### Provided material
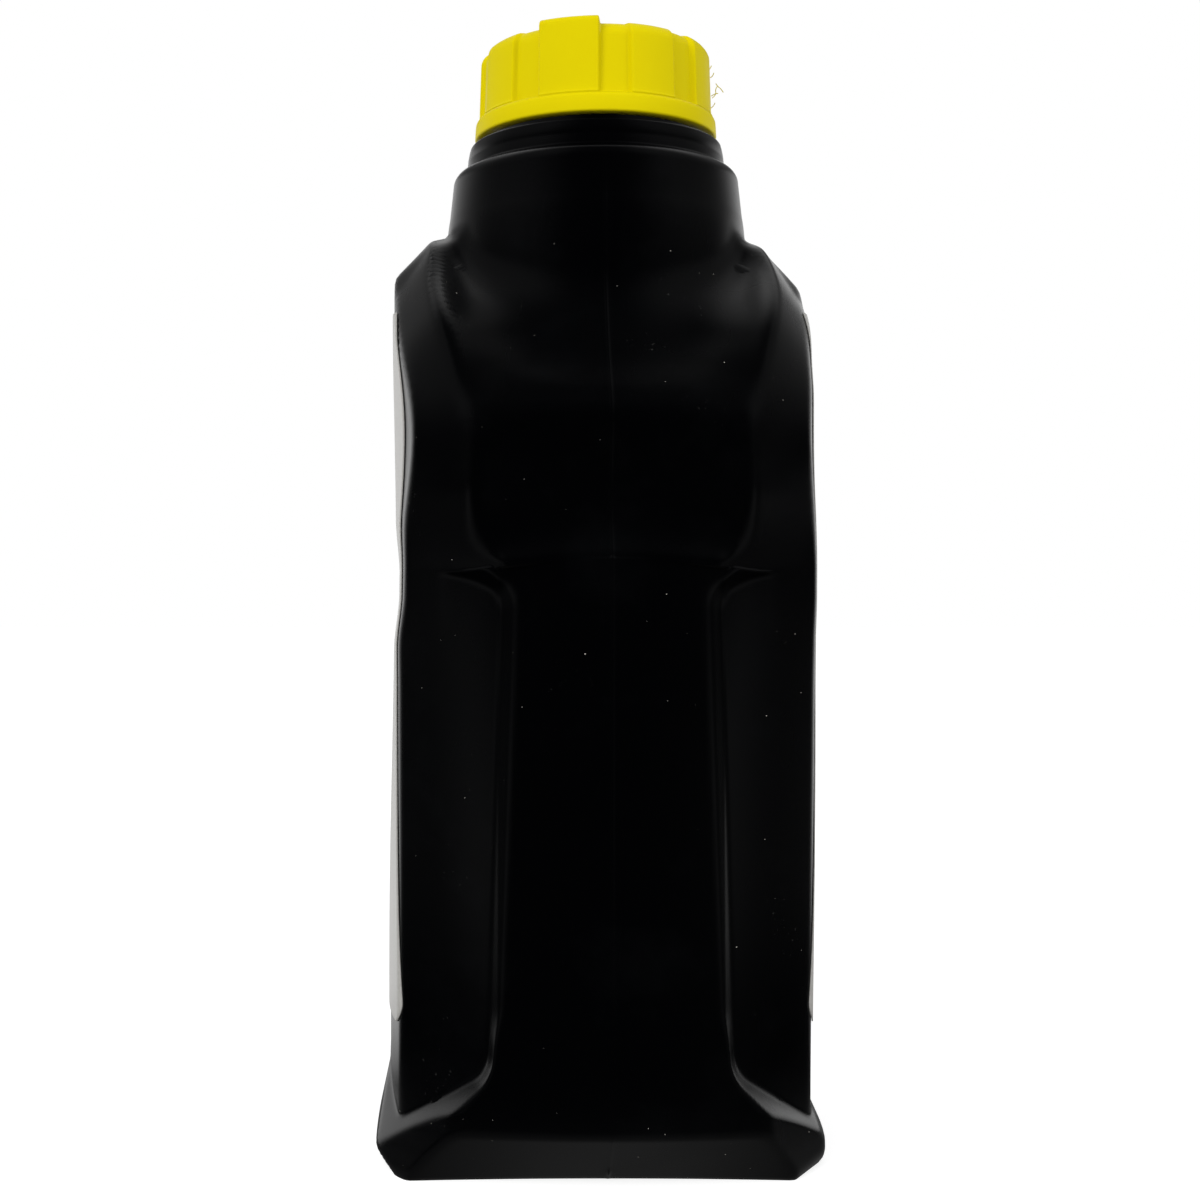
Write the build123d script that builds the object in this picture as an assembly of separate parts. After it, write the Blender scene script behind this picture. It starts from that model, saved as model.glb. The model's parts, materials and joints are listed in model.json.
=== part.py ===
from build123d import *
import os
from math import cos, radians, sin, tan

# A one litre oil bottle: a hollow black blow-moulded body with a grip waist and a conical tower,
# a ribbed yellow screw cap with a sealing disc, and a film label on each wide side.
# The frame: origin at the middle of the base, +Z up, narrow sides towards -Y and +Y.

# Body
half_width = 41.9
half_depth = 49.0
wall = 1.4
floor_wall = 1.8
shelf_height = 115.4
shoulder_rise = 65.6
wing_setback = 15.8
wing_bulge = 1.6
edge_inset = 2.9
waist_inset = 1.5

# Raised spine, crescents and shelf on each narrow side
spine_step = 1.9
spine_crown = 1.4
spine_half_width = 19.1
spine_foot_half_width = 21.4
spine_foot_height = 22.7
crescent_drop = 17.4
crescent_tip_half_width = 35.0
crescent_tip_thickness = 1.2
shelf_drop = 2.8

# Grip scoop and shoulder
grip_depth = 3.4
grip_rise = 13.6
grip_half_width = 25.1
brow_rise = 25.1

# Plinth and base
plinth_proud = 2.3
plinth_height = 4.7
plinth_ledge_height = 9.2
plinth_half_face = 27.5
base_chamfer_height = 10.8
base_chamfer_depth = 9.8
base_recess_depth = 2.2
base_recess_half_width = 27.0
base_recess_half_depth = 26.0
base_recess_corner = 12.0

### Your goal
Take the data above and return it exactly.

### Solved problem
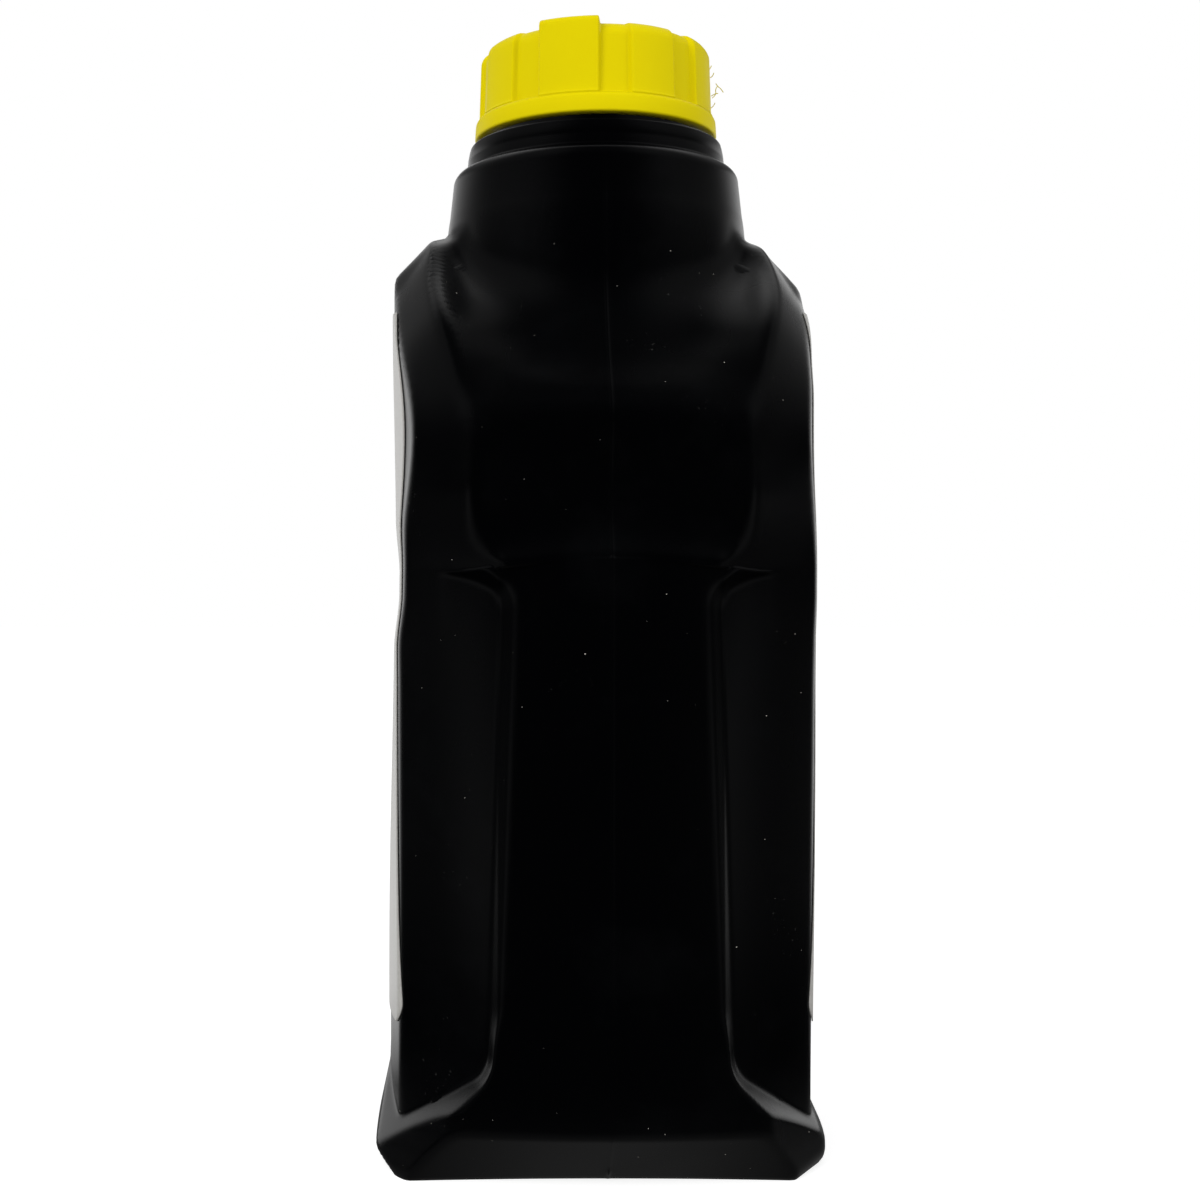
Write the build123d script that builds the object in this picture as an assembly of separate parts. After it, write the Blender scene script behind this picture. It starts from that model, saved as model.glb. The model's parts, materials and joints are listed in model.json.
=== part.py ===
from build123d import *
import os
from math import cos, radians, sin, tan

# A one litre oil bottle: a hollow black blow-moulded body with a grip waist and a conical tower,
# a ribbed yellow screw cap with a sealing disc, and a film label on each wide side.
# The frame: origin at the middle of the base, +Z up, narrow sides towards -Y and +Y.

# Body
half_width = 41.9
half_depth = 49.0
wall = 1.4
floor_wall = 1.8
shelf_height = 115.4
shoulder_rise = 65.6
wing_setback = 15.8
wing_bulge = 1.6
edge_inset = 2.9
waist_inset = 1.5

# Raised spine, crescents and shelf on each narrow side
spine_step = 1.9
spine_crown = 1.4
spine_half_width = 19.1
spine_foot_half_width = 21.4
spine_foot_height = 22.7
crescent_drop = 17.4
crescent_tip_half_width = 35.0
crescent_tip_thickness = 1.2
shelf_drop = 2.8

# Grip scoop and shoulder
grip_depth = 3.4
grip_rise = 13.6
grip_half_width = 25.1
brow_rise = 25.1

# Plinth and base
plinth_proud = 2.3
plinth_height = 4.7
plinth_ledge_height = 9.2
plinth_half_face = 27.5
base_chamfer_height = 10.8
base_chamfer_depth = 9.8
base_recess_depth = 2.2
base_recess_half_width = 27.0
base_recess_half_depth = 26.0
base_recess_corner = 12.0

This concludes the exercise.